■ YOUR OBJECTIVE:
All the data should come back exactly as it was given.

■ GIVEN INFORMATION:
----
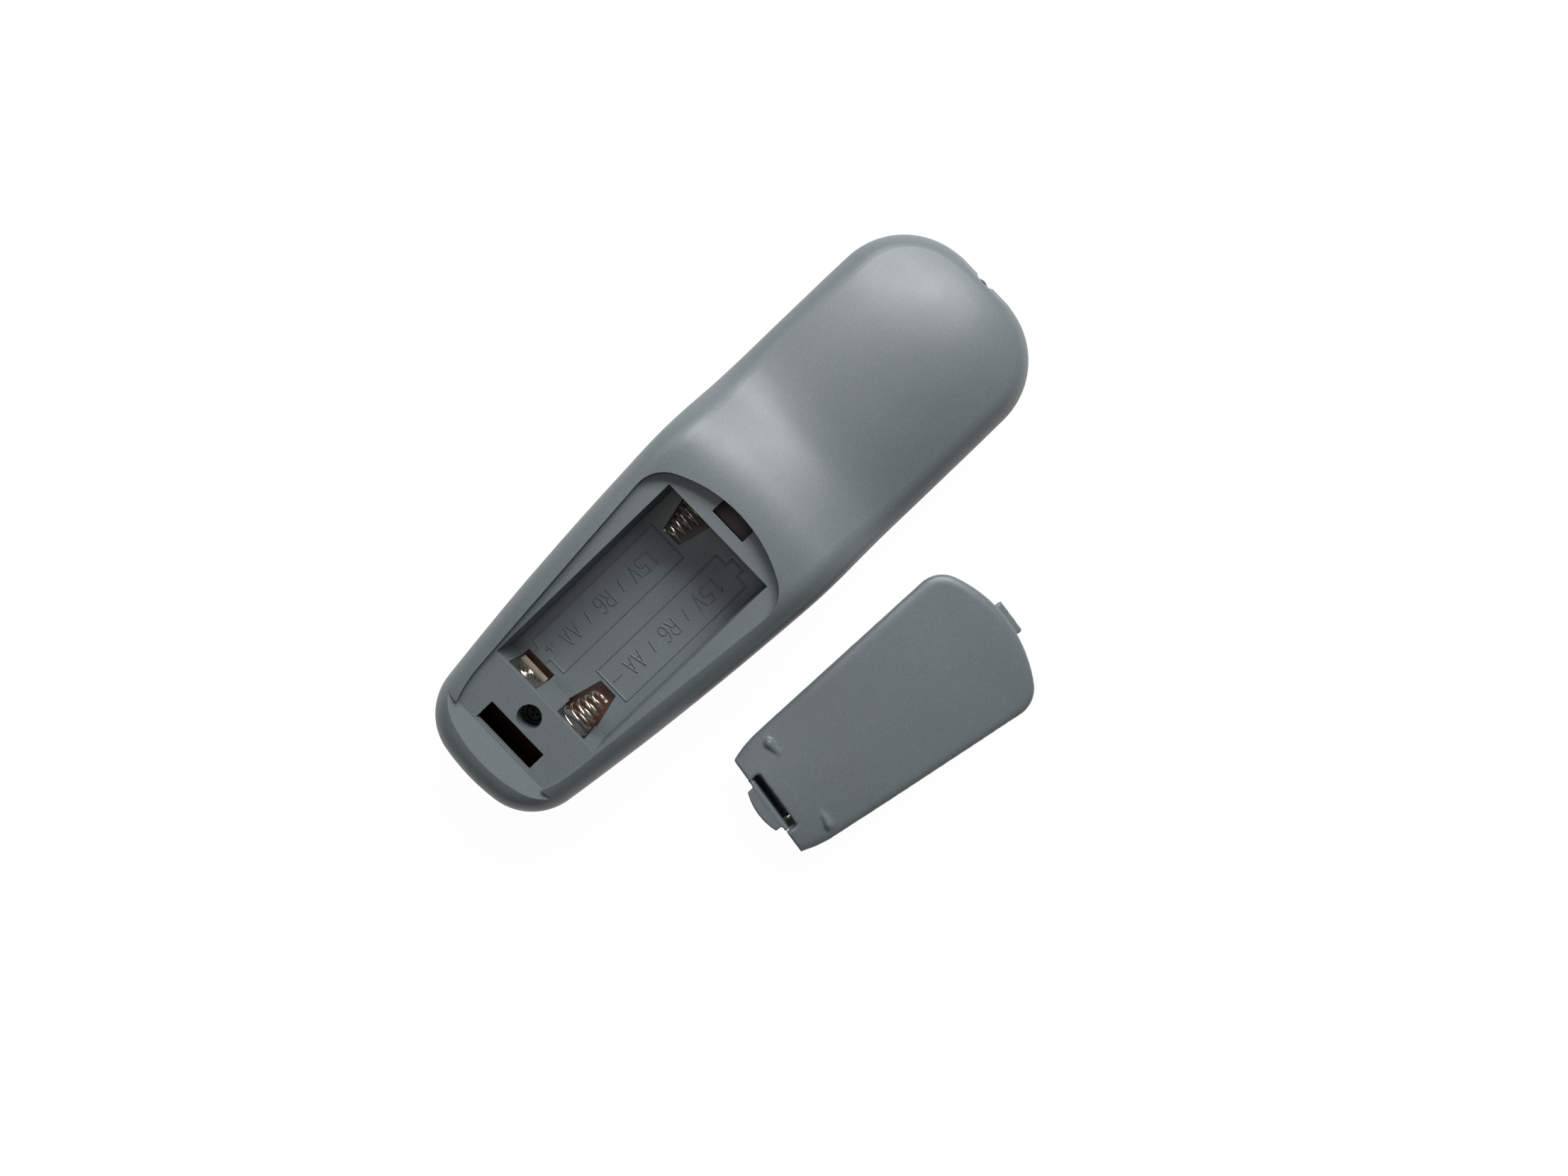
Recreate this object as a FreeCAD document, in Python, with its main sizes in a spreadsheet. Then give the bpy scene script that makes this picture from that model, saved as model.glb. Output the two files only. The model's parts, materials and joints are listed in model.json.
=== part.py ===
import FreeCAD, Part
import math
import os
import Sketcher

Vector = FreeCAD.Vector
xAxis = Vector(1, 0, 0)
upAxis = Vector(0, 0, 1)

# The handset lies face down, as it is stored with its battery bay open.
# X is across the handset, Y runs towards its infrared end and Z is up, away from the keys.
# The origin is on the flat rest face, in the bar between the two key fields.

doc = FreeCAD.newDocument("stereo_remote")
sheet = doc.addObject("Spreadsheet::Sheet", "Sizes")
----
■ RESULT FOR THIS EXERCISE:
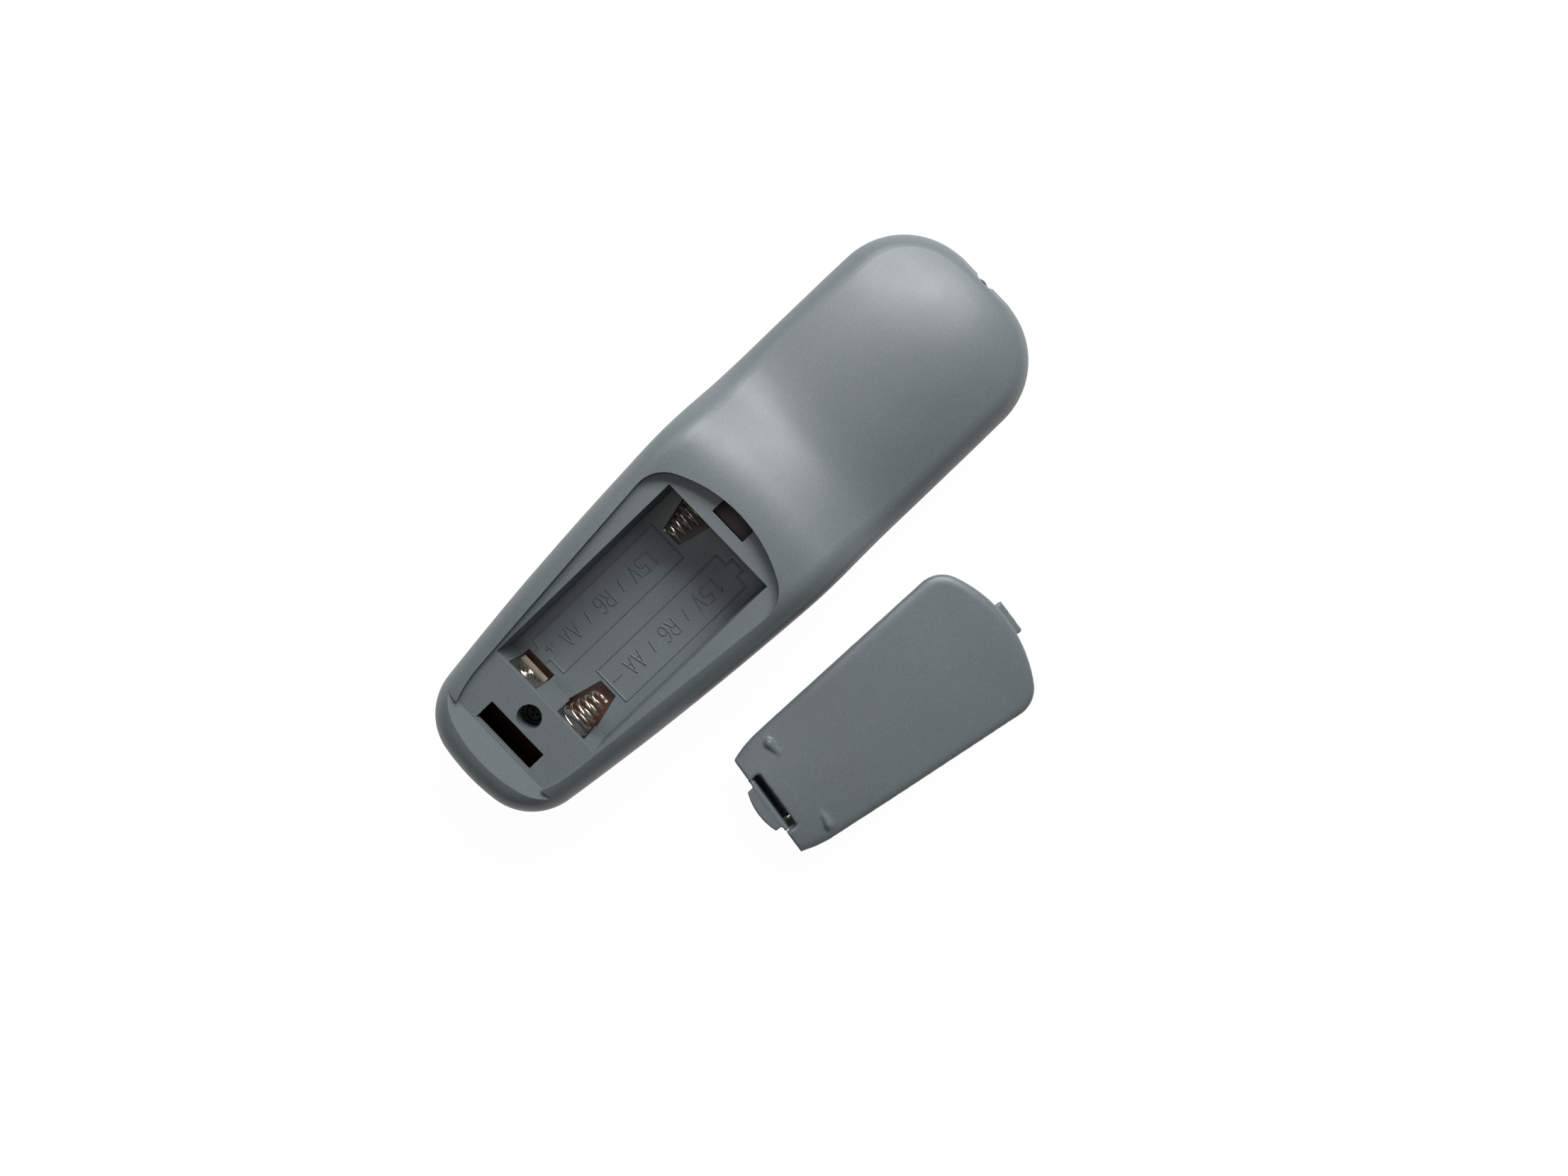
Recreate this object as a FreeCAD document, in Python, with its main sizes in a spreadsheet. Then give the bpy scene script that makes this picture from that model, saved as model.glb. Output the two files only. The model's parts, materials and joints are listed in model.json.
=== part.py ===
import FreeCAD, Part
import math
import os
import Sketcher

Vector = FreeCAD.Vector
xAxis = Vector(1, 0, 0)
upAxis = Vector(0, 0, 1)

# The handset lies face down, as it is stored with its battery bay open.
# X is across the handset, Y runs towards its infrared end and Z is up, away from the keys.
# The origin is on the flat rest face, in the bar between the two key fields.

doc = FreeCAD.newDocument("stereo_remote")
sheet = doc.addObject("Spreadsheet::Sheet", "Sizes")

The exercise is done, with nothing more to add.